Likewise, no matter how much a heifer milks, if she does not breed on
time, and drops below x pounds per day, you will sell her to make room
for the next fresh heifer. Thus all
other traits being equal, Fertility determines how long a cow stays in a
dairy herd.
Next to “fertility” we also need
“health”. In a broad sense, as an
unhealthy cow cannot sustain a level of production profitable to the dairy,
only healthy cows are retained for future production. One of the most important health researches
was the Canadian study in which it was found that higher SCC heifers do not sustain predicted higher levels of
production in second or later lactations thus indicates a faster aging,
shorter herdlife, and a lower lifetime milk yield. [The exceptions will be really high bf%
and pr% sires—due to inexact methods of SCC testing in use. “SCC” is not specific to mastitis
infection; heel warts and foot rot are more likely to send a cow’s SCC through
the roof.]
Foot and Leg problems will cull cows
quicker than poor udder traits. Poor
mobility will cause a cow to spend less time at the bunk eating—more time lying
in her stall (or in the alley). Poor
udder shapes we put up with as long as lots of milk can be pried from that
udder. Unfortunately, the two most
primary type determinants of good mobility—(1) Thurl position, (2) Front leg
position—are not measured in any linear type scoring system. [The “aAa” breeding guide does analyze
Thurls and Front Legs.]
Create your own trait selection matrix – then mate cows for physical balance
The lesson in all this is—approach
sire selection additively, seeking sires strong in those
traits costing you the most in your present herd; approach mating physically,
matching sires to cows to produce more structural balance, as well as more
uniform expression of growth rates, size and dairy capacity.

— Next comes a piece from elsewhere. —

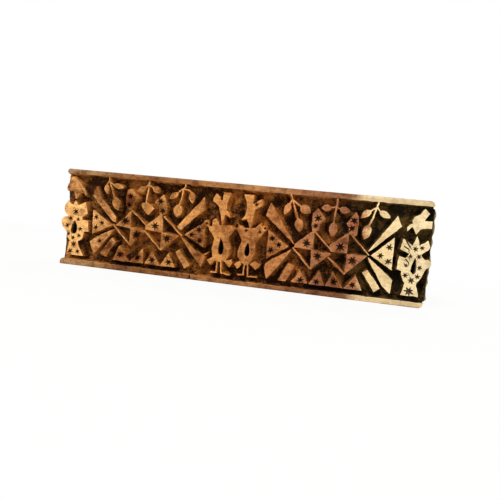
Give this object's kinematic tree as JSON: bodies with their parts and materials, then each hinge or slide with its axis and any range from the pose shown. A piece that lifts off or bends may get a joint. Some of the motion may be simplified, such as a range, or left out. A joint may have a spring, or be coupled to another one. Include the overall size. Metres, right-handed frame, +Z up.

A sire selection based on longevity of production
produces a second income—
From
surplus reproduction.
This is part of the message that has always sustained
independent AI distribution, and made a good income for its many customers—the
understanding that genetic selection can accomplish a multiple of goals
simultaneously.
There never was much sense in the “if
you want the most milk, you can’t select for type” line—that is a result of
obsolete single trait selection concepts.
What has been overlooked is that “index” ranking was really just a
continuation of the “single trait” preference of armchair geneticists who could
get excited on which bull has the highest (PD Milk) and later the highest (Net
Merit).
Single trait selection has been proven
to be a failure at sustaining both genetic gains and profitability. If you wish a sustainable
approach to dairy productivity, you need a different, sustainable
process for genetic selection, mating and reproductive efficiency.